Interestingly the dumb man in today’s Gospel, St Matthew tells us was also blind. He is healed of both blindness and dumbness. He opens his eyes to see and he opens his mouth to proclaim the glory of God. There are plenty of people who close their eyes to the marvellous deeds of God, who do not really want to see. There are those who see, but do not have the courage to profess their faith. But such spiritual dumbness leads straight back to infidelity. If someone has the faith but refuses to profess it, he loses the grace of being faithful. If someone sees evil and does not denounce it when he should, he becomes an accomplice of that evil and becomes evil himself.

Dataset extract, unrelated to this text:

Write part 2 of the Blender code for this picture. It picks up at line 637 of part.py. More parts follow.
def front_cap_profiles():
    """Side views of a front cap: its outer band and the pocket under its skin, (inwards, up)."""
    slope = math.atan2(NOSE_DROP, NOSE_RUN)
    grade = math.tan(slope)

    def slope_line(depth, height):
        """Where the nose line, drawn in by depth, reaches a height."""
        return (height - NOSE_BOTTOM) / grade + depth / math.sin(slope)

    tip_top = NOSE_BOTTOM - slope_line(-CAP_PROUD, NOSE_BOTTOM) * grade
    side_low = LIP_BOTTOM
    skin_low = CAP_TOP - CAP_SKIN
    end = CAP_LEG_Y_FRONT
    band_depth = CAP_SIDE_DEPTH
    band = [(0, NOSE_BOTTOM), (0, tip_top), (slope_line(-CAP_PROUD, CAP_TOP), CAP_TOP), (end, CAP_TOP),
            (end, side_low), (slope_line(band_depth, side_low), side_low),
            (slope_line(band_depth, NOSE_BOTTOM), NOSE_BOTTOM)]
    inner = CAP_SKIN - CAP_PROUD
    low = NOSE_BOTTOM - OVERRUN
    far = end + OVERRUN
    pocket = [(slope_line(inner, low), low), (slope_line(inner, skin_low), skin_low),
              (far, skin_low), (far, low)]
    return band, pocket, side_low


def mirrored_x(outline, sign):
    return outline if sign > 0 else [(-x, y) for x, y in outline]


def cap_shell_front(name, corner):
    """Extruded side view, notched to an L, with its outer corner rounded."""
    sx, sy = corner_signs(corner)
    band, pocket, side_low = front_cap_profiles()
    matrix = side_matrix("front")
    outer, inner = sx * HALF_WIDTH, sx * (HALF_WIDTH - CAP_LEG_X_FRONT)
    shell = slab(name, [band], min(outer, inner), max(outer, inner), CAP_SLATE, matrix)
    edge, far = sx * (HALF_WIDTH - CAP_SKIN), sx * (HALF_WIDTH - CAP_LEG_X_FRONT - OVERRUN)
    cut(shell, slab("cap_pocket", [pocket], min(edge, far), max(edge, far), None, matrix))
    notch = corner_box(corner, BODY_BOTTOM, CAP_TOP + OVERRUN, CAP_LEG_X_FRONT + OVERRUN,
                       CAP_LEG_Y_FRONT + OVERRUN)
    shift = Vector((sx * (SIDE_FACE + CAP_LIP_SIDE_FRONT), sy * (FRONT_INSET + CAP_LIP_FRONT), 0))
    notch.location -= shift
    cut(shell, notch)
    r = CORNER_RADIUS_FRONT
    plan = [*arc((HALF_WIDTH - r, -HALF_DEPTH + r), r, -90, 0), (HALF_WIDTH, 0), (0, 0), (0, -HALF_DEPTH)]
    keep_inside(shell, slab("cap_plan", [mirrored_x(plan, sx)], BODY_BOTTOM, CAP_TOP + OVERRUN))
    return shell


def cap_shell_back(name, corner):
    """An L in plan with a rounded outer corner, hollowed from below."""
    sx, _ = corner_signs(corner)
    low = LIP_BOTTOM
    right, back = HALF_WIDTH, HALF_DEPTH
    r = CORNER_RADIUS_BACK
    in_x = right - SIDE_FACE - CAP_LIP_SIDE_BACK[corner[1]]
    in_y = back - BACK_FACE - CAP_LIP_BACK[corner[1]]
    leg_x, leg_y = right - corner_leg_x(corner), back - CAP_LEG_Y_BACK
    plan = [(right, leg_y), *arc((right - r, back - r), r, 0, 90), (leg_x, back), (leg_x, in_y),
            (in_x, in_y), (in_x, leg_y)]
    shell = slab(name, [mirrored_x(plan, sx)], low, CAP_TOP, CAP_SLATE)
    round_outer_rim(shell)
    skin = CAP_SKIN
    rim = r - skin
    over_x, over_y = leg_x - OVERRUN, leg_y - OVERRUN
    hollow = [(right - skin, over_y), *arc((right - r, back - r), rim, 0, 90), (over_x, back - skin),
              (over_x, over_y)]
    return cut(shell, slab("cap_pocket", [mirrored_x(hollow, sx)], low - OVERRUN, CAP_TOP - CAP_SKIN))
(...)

The great lesson for us all is to truly seek God, to sincerely listen to Him and to manfully obey Him. Pray for your shepherds that they will have the courage to speak the truth, to denounce error, to condemn vice. One of the saddest spectacles in our world is the shameless display of what is called Pride on our streets, and none of our shepherds, not one, having the courage to denounce the corruption of the innocent, the wrecking of the social order, the downfall of society of which such manifestations are the clear and obvious presage. We are surrounded on every side by dumb dogs, and so our ruin is assured.

Our Lord tells those wicked men in today’s Gospel: He that is not with me, is against me; and he that gathereth not with me, scattereth. It’s all very simple. The light is before us. Let’s open our eyes. The finger of God is here, and so the kingdom of God is upon us.

Our Blessed Lady appears at the end of today’s Gospel, as the one who listens to God’s word and ponders it in her heart, day after day. May she obtain for each of us the grace to keep our house, the house of our soul, in peace, fully armed with prayer and the spirit of sacrifice, lest the enemy return with many others and make our last state worse than the first.